Challenge:
Output the data exactly, with every line intact.

>> begin Data rows

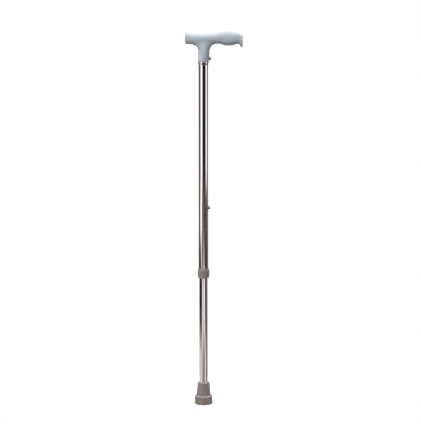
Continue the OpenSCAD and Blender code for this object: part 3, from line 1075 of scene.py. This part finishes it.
@dataclass
class Collar:
    """The lock nut, the threaded bush that it turns on, and the split ring that it squeezes."""

    pitch: float = 2.0 * MM
    thread_depth: float = 0.38 * MM
    clear_gap: float = 0.3 * MM
    nut_floor: float = 2.5 * MM
    bush_wall: float = 0.9 * MM
    running_gap: float = 0.1 * MM
    bush_lip: float = 1.5 * MM
    cone_h: float = 1.6 * MM
    slit: float = 2.2 * MM
    flutes: int = 24
    flute_depth: float = 0.42 * MM

    def build(self) -> Iterator[bpy.types.Object]:
        """Yields the bush, the clamp ring and the nut."""
        self.upper_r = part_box("upper_tube")[1].x
        self.lower_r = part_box("lower_tube")[1].x
        self.thread_r = self.upper_r + self.bush_wall
        yield riding(self.bush(), "collar_bush")
        yield riding(self.ring(), "clamp_ring")
        yield riding(self.nut(), "lock_nut")

    def bush(self) -> bpy.types.Object:
        """Makes the threaded bush on the upper tube's end, and returns it."""
        low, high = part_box("collar_bush")
        tube_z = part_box("upper_tube")[0].z
        mouth, r = self.lower_r + self.clear_gap, self.thread_r
        outline = rounded([
            (mouth + self.cone_h, low.z), (r - 0.4 * MM, low.z), (r, low.z + 0.4 * MM), (r, high.z - 0.4 * MM),
            (r - 0.4 * MM, high.z, 0.1 * MM), (self.upper_r, high.z, 0.1 * MM), (self.upper_r, tube_z), (mouth, tube_z),
            (mouth, tube_z - self.bush_lip)])
        bush = turned("collar_bush_moulded", divided(outline, 0.16 * MM), 144)
        finish = MouldedPlastic("bush_nylon", (0.045, 0.045, 0.048), (0.06, 0.06, 0.062), (0.35, 0.5)).material()
        threading().grow(bush, finish, Pitch=self.pitch, Depth=self.thread_depth, Crest=0.5, Low=low.z + 0.4 * MM,
                         High=high.z - 0.4 * MM, Skin=r - 0.03 * MM, Rim=r + 1 * MM)
        return seated(bush, "collar_bush", finish, 60)

    def ring(self) -> bpy.types.Object:
        """Makes the split clamp ring, and returns it."""
        low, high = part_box("clamp_ring")
        grip, outer = self.lower_r + 0.05 * MM, high.x
        outline = rounded([
            (grip, low.z, 0.15 * MM), (outer - self.cone_h, low.z, 0.15 * MM), (outer, low.z + self.cone_h, 0.3 * MM),
            (outer, high.z - self.cone_h, 0.3 * MM), (outer - self.cone_h, high.z, 0.15 * MM), (grip, high.z, 0.15 * MM)])
        ring = turned("clamp_ring_moulded", divided(outline, 0.4 * MM), 120)
        bm = bmesh.new()
        bmesh.ops.create_cube(bm, size=1.0, matrix=Matrix.Translation((-outer, 0, (low.z + high.z) / 2)) @ Matrix.Diagonal(
            (2 * outer - 2 * MM, self.slit, 2 * (high.z - low.z), 1)))
        cut(ring, placed("slit", bm))
        finish = MouldedPlastic("ring_acetal", (0.62, 0.60, 0.54), (0.56, 0.54, 0.48), (0.3, 0.42), 0.1).material()
        return seated(ring, "clamp_ring", finish)

    def nut(self) -> bpy.types.Object:
        """Makes the fluted lock nut, with the thread in its bore, and returns it."""
        low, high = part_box("lock_nut")
        tall, r = high.z - low.z, high.x
        bore, rim = self.thread_r + self.running_gap, low.z + tall - self.nut_floor
        floor, inner, head = low.z + self.nut_floor, self.lower_r + self.clear_gap, self.upper_r + self.clear_gap
        outline = rounded([
            (inner, low.z, 0.3 * MM), (r - 1.6 * MM, low.z, 0.7 * MM), (r - 0.7 * MM, low.z + 2.6 * MM, 1.0 * MM),
            (r - 0.1 * MM, high.z - 8 * MM, 1.5 * MM), (r, high.z - 6.4 * MM, 1.0 * MM), (r - 0.3 * MM, high.z - 4.2 * MM, 1.0 * MM),
            (self.upper_r + 1.1 * MM, high.z, 0.4 * MM), (head, high.z, 0.2 * MM), (head, rim), (bore, rim), (bore, floor),
            (inner, floor)], 5)
        nut = turned("lock_nut_moulded", divided(outline, 0.22 * MM), 288)
        finish = MouldedPlastic("nut_nylon", (0.225, 0.206, 0.202), (0.268, 0.248, 0.242), (0.2, 0.32)).material()
        fluting().grow(nut, finish, Count=self.flutes, Depth=self.flute_depth, Low=low.z + 3.0 * MM, High=high.z - 5.0 * MM,
                       Fade=1.6 * MM, Skin=bore + 0.5 * MM)
        threading().grow(nut, finish, Pitch=self.pitch, Depth=-self.thread_depth, Crest=0.5, Low=floor + 1 * MM,
                         High=rim - 0.3 * MM, Skin=bore - 0.03 * MM, Rim=bore + 0.03 * MM)
        return seated(nut, "lock_nut", finish, 50)


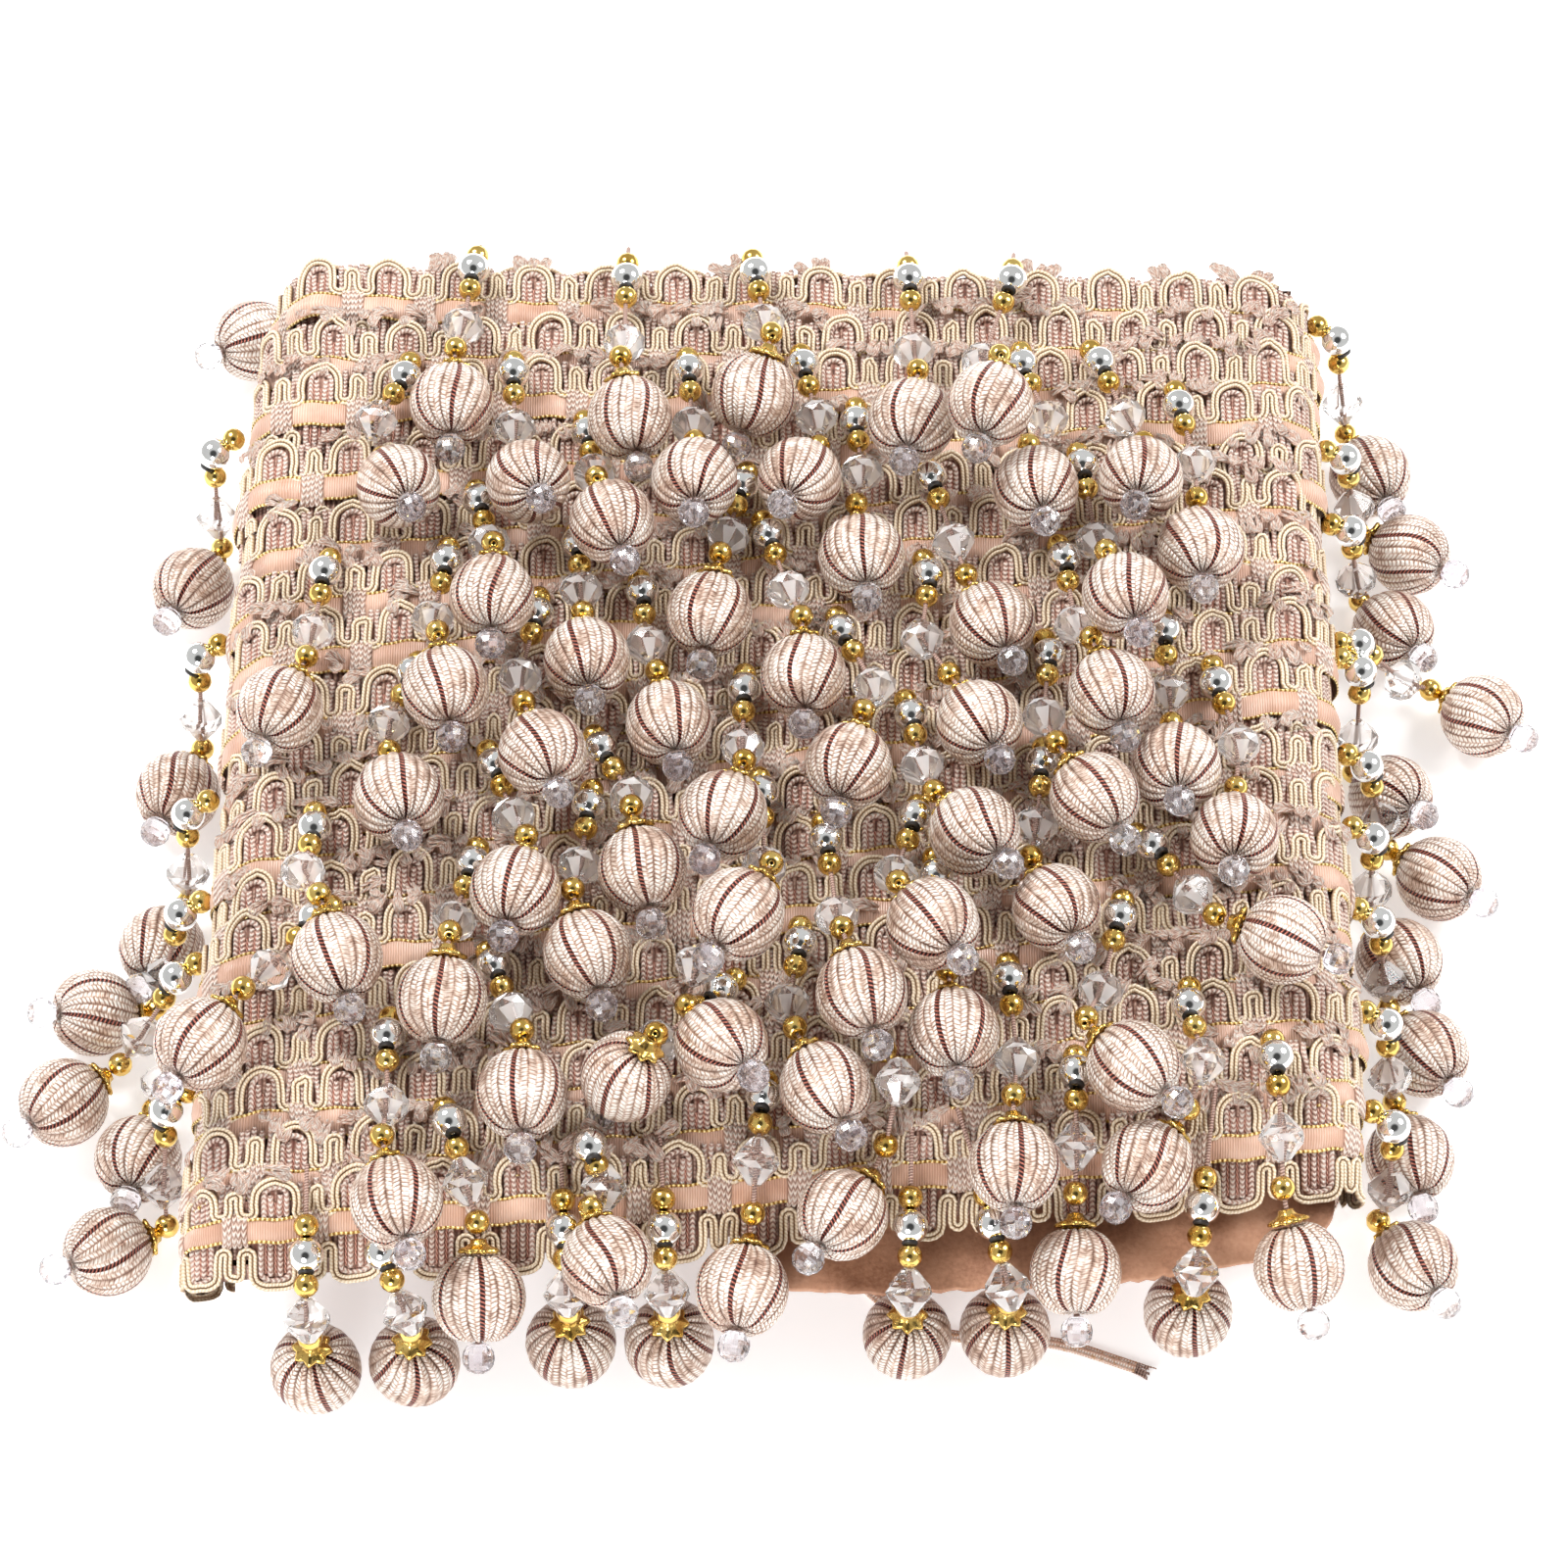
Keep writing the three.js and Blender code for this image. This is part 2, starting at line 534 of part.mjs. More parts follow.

>> end Data rows

Exercise output:
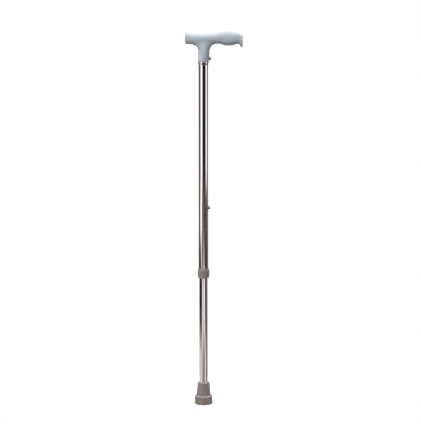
Continue the OpenSCAD and Blender code for this object: part 3, from line 1075 of scene.py. This part finishes it.
@dataclass
class Collar:
    """The lock nut, the threaded bush that it turns on, and the split ring that it squeezes."""

    pitch: float = 2.0 * MM
    thread_depth: float = 0.38 * MM
    clear_gap: float = 0.3 * MM
    nut_floor: float = 2.5 * MM
    bush_wall: float = 0.9 * MM
    running_gap: float = 0.1 * MM
    bush_lip: float = 1.5 * MM
    cone_h: float = 1.6 * MM
    slit: float = 2.2 * MM
    flutes: int = 24
    flute_depth: float = 0.42 * MM

    def build(self) -> Iterator[bpy.types.Object]:
        """Yields the bush, the clamp ring and the nut."""
        self.upper_r = part_box("upper_tube")[1].x
        self.lower_r = part_box("lower_tube")[1].x
        self.thread_r = self.upper_r + self.bush_wall
        yield riding(self.bush(), "collar_bush")
        yield riding(self.ring(), "clamp_ring")
        yield riding(self.nut(), "lock_nut")

    def bush(self) -> bpy.types.Object:
        """Makes the threaded bush on the upper tube's end, and returns it."""
        low, high = part_box("collar_bush")
        tube_z = part_box("upper_tube")[0].z
        mouth, r = self.lower_r + self.clear_gap, self.thread_r
        outline = rounded([
            (mouth + self.cone_h, low.z), (r - 0.4 * MM, low.z), (r, low.z + 0.4 * MM), (r, high.z - 0.4 * MM),
            (r - 0.4 * MM, high.z, 0.1 * MM), (self.upper_r, high.z, 0.1 * MM), (self.upper_r, tube_z), (mouth, tube_z),
            (mouth, tube_z - self.bush_lip)])
        bush = turned("collar_bush_moulded", divided(outline, 0.16 * MM), 144)
        finish = MouldedPlastic("bush_nylon", (0.045, 0.045, 0.048), (0.06, 0.06, 0.062), (0.35, 0.5)).material()
        threading().grow(bush, finish, Pitch=self.pitch, Depth=self.thread_depth, Crest=0.5, Low=low.z + 0.4 * MM,
                         High=high.z - 0.4 * MM, Skin=r - 0.03 * MM, Rim=r + 1 * MM)
        return seated(bush, "collar_bush", finish, 60)

    def ring(self) -> bpy.types.Object:
        """Makes the split clamp ring, and returns it."""
        low, high = part_box("clamp_ring")
        grip, outer = self.lower_r + 0.05 * MM, high.x
        outline = rounded([
            (grip, low.z, 0.15 * MM), (outer - self.cone_h, low.z, 0.15 * MM), (outer, low.z + self.cone_h, 0.3 * MM),
            (outer, high.z - self.cone_h, 0.3 * MM), (outer - self.cone_h, high.z, 0.15 * MM), (grip, high.z, 0.15 * MM)])
        ring = turned("clamp_ring_moulded", divided(outline, 0.4 * MM), 120)
        bm = bmesh.new()
        bmesh.ops.create_cube(bm, size=1.0, matrix=Matrix.Translation((-outer, 0, (low.z + high.z) / 2)) @ Matrix.Diagonal(
            (2 * outer - 2 * MM, self.slit, 2 * (high.z - low.z), 1)))
        cut(ring, placed("slit", bm))
        finish = MouldedPlastic("ring_acetal", (0.62, 0.60, 0.54), (0.56, 0.54, 0.48), (0.3, 0.42), 0.1).material()
        return seated(ring, "clamp_ring", finish)

    def nut(self) -> bpy.types.Object:
        """Makes the fluted lock nut, with the thread in its bore, and returns it."""
        low, high = part_box("lock_nut")
        tall, r = high.z - low.z, high.x
        bore, rim = self.thread_r + self.running_gap, low.z + tall - self.nut_floor
        floor, inner, head = low.z + self.nut_floor, self.lower_r + self.clear_gap, self.upper_r + self.clear_gap
        outline = rounded([
            (inner, low.z, 0.3 * MM), (r - 1.6 * MM, low.z, 0.7 * MM), (r - 0.7 * MM, low.z + 2.6 * MM, 1.0 * MM),
            (r - 0.1 * MM, high.z - 8 * MM, 1.5 * MM), (r, high.z - 6.4 * MM, 1.0 * MM), (r - 0.3 * MM, high.z - 4.2 * MM, 1.0 * MM),
            (self.upper_r + 1.1 * MM, high.z, 0.4 * MM), (head, high.z, 0.2 * MM), (head, rim), (bore, rim), (bore, floor),
            (inner, floor)], 5)
        nut = turned("lock_nut_moulded", divided(outline, 0.22 * MM), 288)
        finish = MouldedPlastic("nut_nylon", (0.225, 0.206, 0.202), (0.268, 0.248, 0.242), (0.2, 0.32)).material()
        fluting().grow(nut, finish, Count=self.flutes, Depth=self.flute_depth, Low=low.z + 3.0 * MM, High=high.z - 5.0 * MM,
                       Fade=1.6 * MM, Skin=bore + 0.5 * MM)
        threading().grow(nut, finish, Pitch=self.pitch, Depth=-self.thread_depth, Crest=0.5, Low=floor + 1 * MM,
                         High=rim - 0.3 * MM, Skin=bore - 0.03 * MM, Rim=bore + 0.03 * MM)
        return seated(nut, "lock_nut", finish, 50)


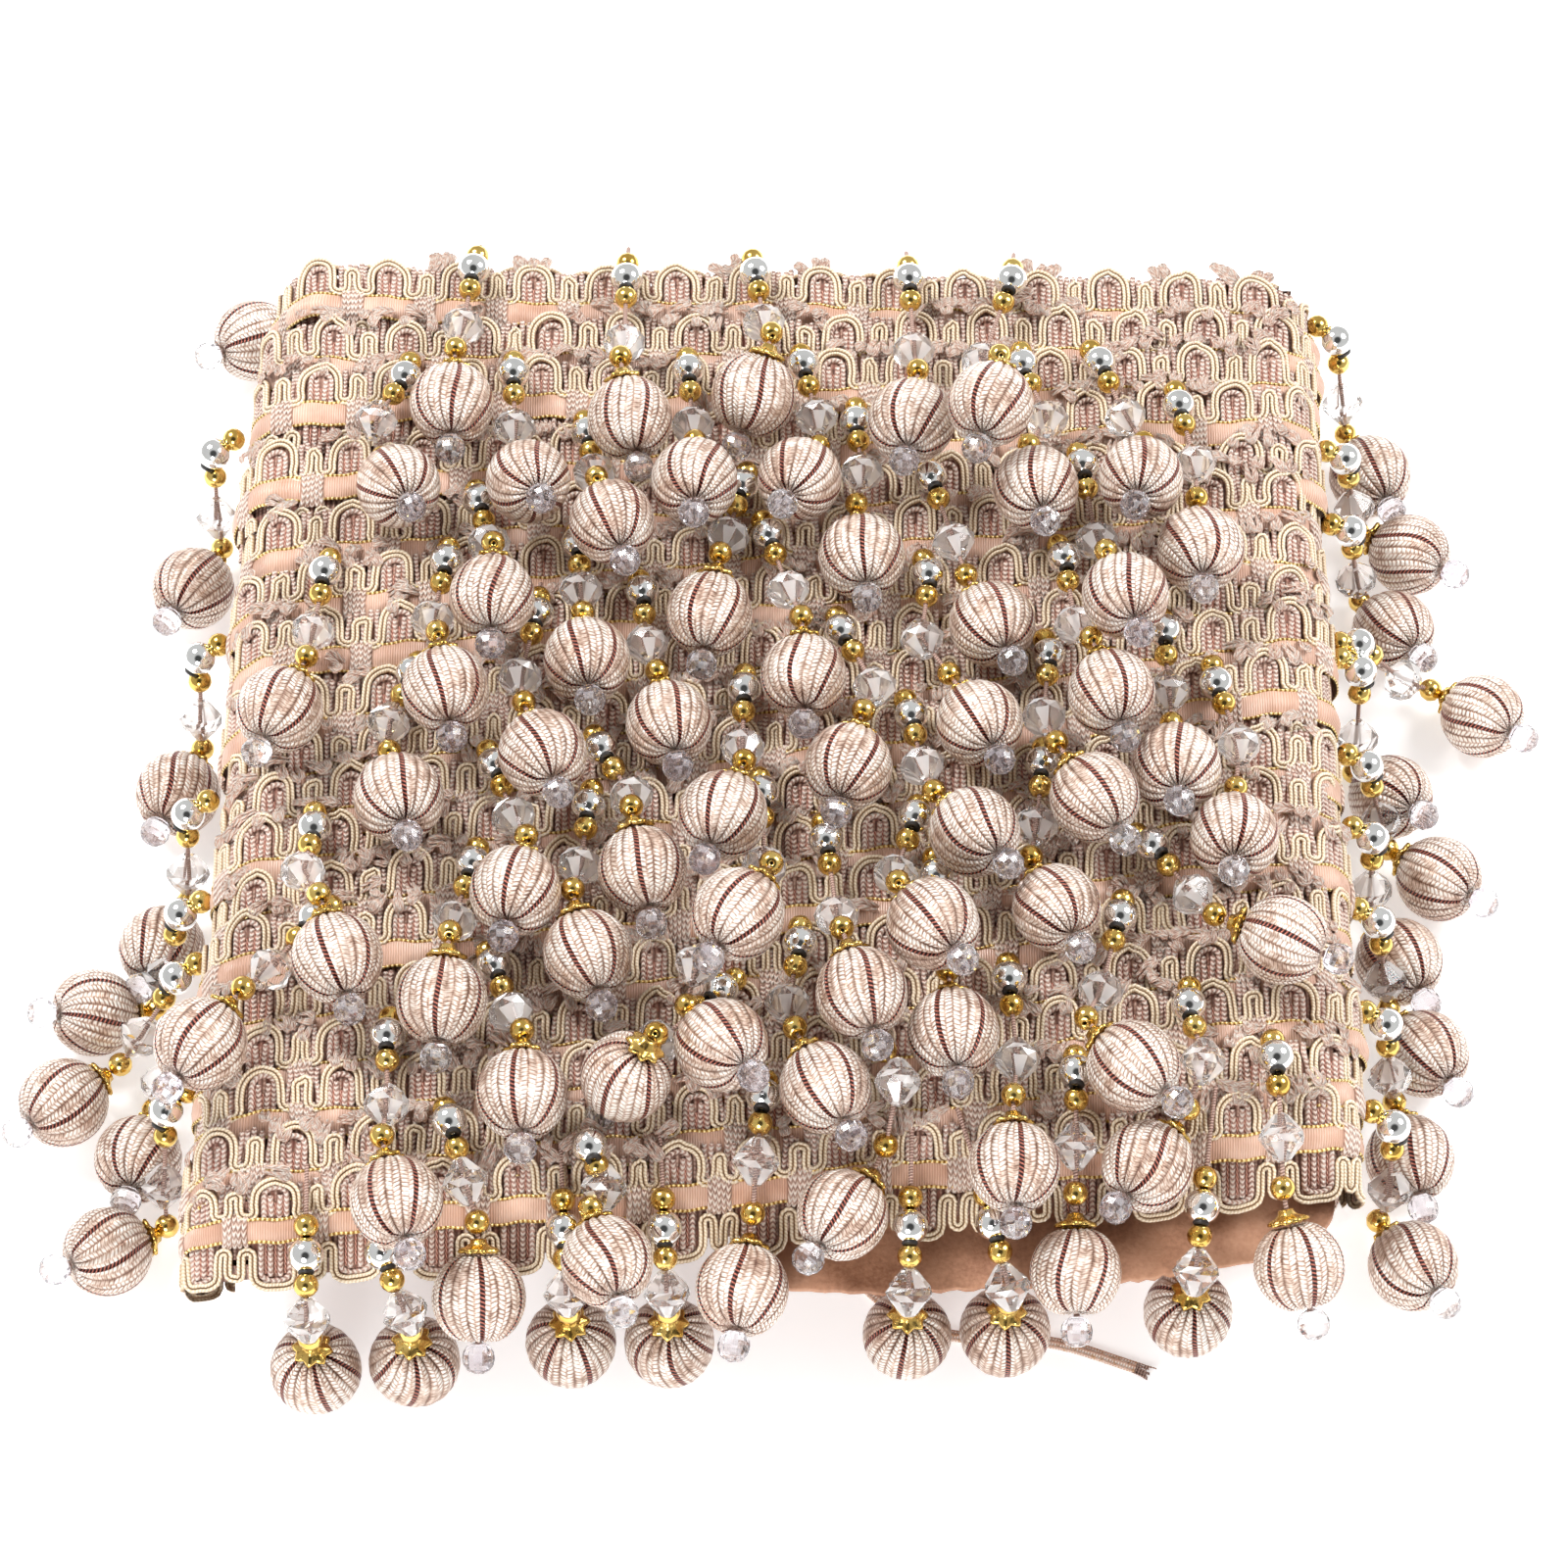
Keep writing the three.js and Blender code for this image. This is part 2, starting at line 534 of part.mjs. More parts follow.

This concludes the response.